The assistant starts resolving more situations independently. The CEO stops being pulled into decisions that don’t require their input. And work stops bouncing back for validation.

That is the shift that creates leverage.

What Good Onboarding Looks Like in Practice

You can tell onboarding is working by what stops happening.

You stop getting interrupted for small decisions that used to feel urgent. You stop redoing work because it didn’t match your expectations. You stop being the default answer for everything that sits near ambiguity.

At the same time, communication does not disappear. It improves. The questions that do come through are higher quality. They are about edge cases, priorities, or tradeoffs that actually require your input.

The assistant begins operating inside your intent instead of your instructions. That is a critical distinction. Instructions create dependency. Intent creates autonomy.

When that shift happens, you feel it in your calendar first. Longer uninterrupted blocks of time appear. Your attention is no longer constantly fragmented by operational noise. You are still involved, but at the right level.

That is what leverage looks like in practice. Not just task completion, but reduction in cognitive load.

And if a company is also scaling customer support or back-office operations, the same principle applies. Structure and clarity outperform raw effort every time. We apply that same approach to our Customer Service & Support teams.

Takeaway

If onboarding a virtual EA feels harder than expected, the issue is rarely the assistant. It is almost always the absence of structure around decision-making.
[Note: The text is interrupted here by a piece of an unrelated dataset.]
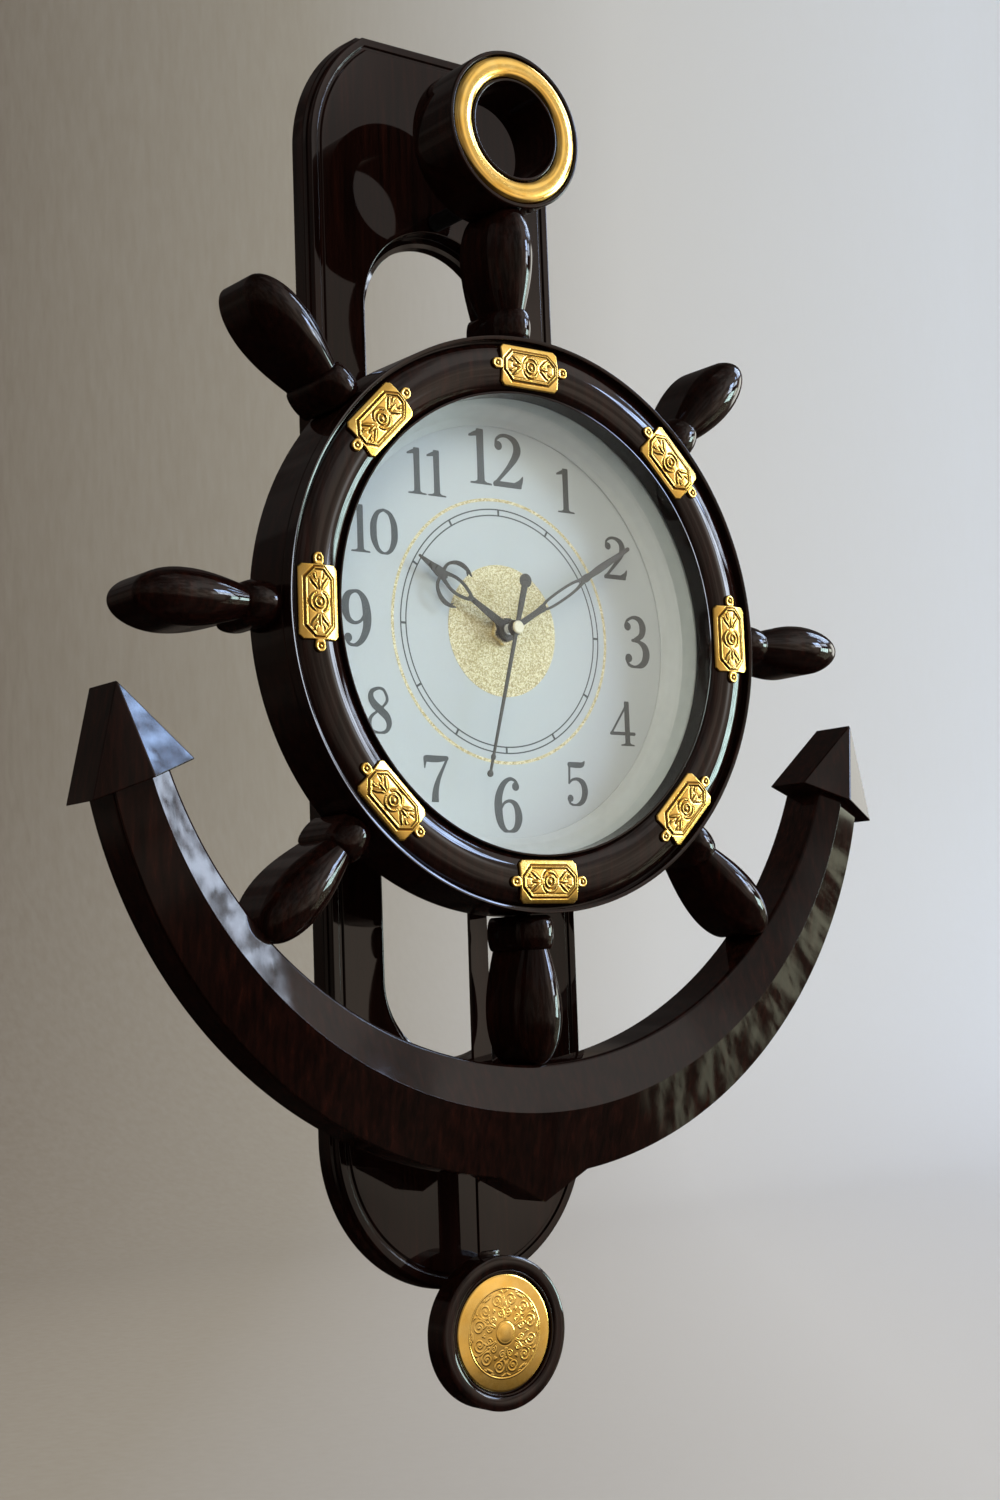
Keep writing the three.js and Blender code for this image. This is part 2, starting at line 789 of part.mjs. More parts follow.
function cartouche() {
  const near = beadBaseOff;
  const far = beadCrestOff + cartoucheThickness + overrun;
  const body = plate(
    chamfered(cartoucheHalfLength, cartoucheHalfRadial, cartoucheCorner, beadMiddle),
    near,
    far,
  );
  const bar = plate(
    rectangle(-lugReach, lugReach, beadMiddle - lugRadius, beadMiddle + lugRadius),
    near,
    far,
  );
  const round = (x, radius) => plate(ovalDisc(x, beadMiddle, radius, radius), near, far, detailSteps);
  const lugs = [-lugReach, lugReach].map((x) => round(x, lugRadius));
  const holes = [-lugReach, lugReach].map((x) => round(x, lugHoleRadius));
  const flat = within(join(body, bar, ...lugs), cartoucheShell(0, cartoucheThickness));
  const raisedShell = cartoucheShell(cartoucheThickness / 2, cartoucheThickness + cartoucheFrameRise);
  return cut(join(flat, within(cartoucheRelief(), raisedShell)), ...holes);
}

const compass = ['n', 'ne', 'e', 'se', 's', 'sw', 'w', 'nw'];
const cartoucheGeometry = cartouche();
compass.forEach((point, place) => {
  const mesh = piece(wheel, `cartouche_${point}`, cartoucheGeometry, gold);
  mesh.rotation.y = (fullTurn * place) / handleCount;
});

// Handles: a bead, a neck and a long bulb, half round in front and flat behind

const handleRootReach = wheelRadius + gap;

function handleRing(reach, half) {
  const ring = [[-half, -frameBackOff, reach]];
  for (let step = 0; step <= handleDomeSteps; step += 1) {
    const turn = (Math.PI * step) / handleDomeSteps;
    ring.push([-half * Math.cos(turn), -handleEdgeOff - half * Math.sin(turn), reach]);
  }
  ring.push([half, -frameBackOff, reach]);
  return ring;
}

function handle() {
  const rings = [];
  for (const share of beadStationShares) {
    const reach = handleRootReach + (handleNeckReach - handleRootReach) * share;
    const swell = Math.sqrt(1 - (2 * share - 1) ** 2);
    rings.push(handleRing(reach, handleNeckHalfWidth + (handleBeadHalfWidth - handleNeckHalfWidth) * swell));
  }
  for (const share of swellStationShares) {
    const reach = handleNeckReach + (handleBulbReach - handleNeckReach) * share;
    const swell = Math.sin(quarterTurn * share);
    rings.push(handleRing(reach, handleNeckHalfWidth + (handleBulbHalfWidth - handleNeckHalfWidth) * swell));
  }
  for (const share of tipStationShares) {
    const reach = handleBulbReach + (handleTipReach - handleBulbReach) * share;
    rings.push(handleRing(reach, handleBulbHalfWidth * Math.sqrt(1 - share * share)));
  }
  return skin(rings);
}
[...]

Most CEOs unintentionally remain the central processor for work they are trying to delegate. Once that pattern is fixed, everything downstream changes. The assistant stops being a task helper and becomes an operational extension of how you think and execute.

That is when delegation stops being overhead and starts becoming leverage.

If you’ve worked with a virtual EA before, what broke first for you: execution consistency or communication clarity?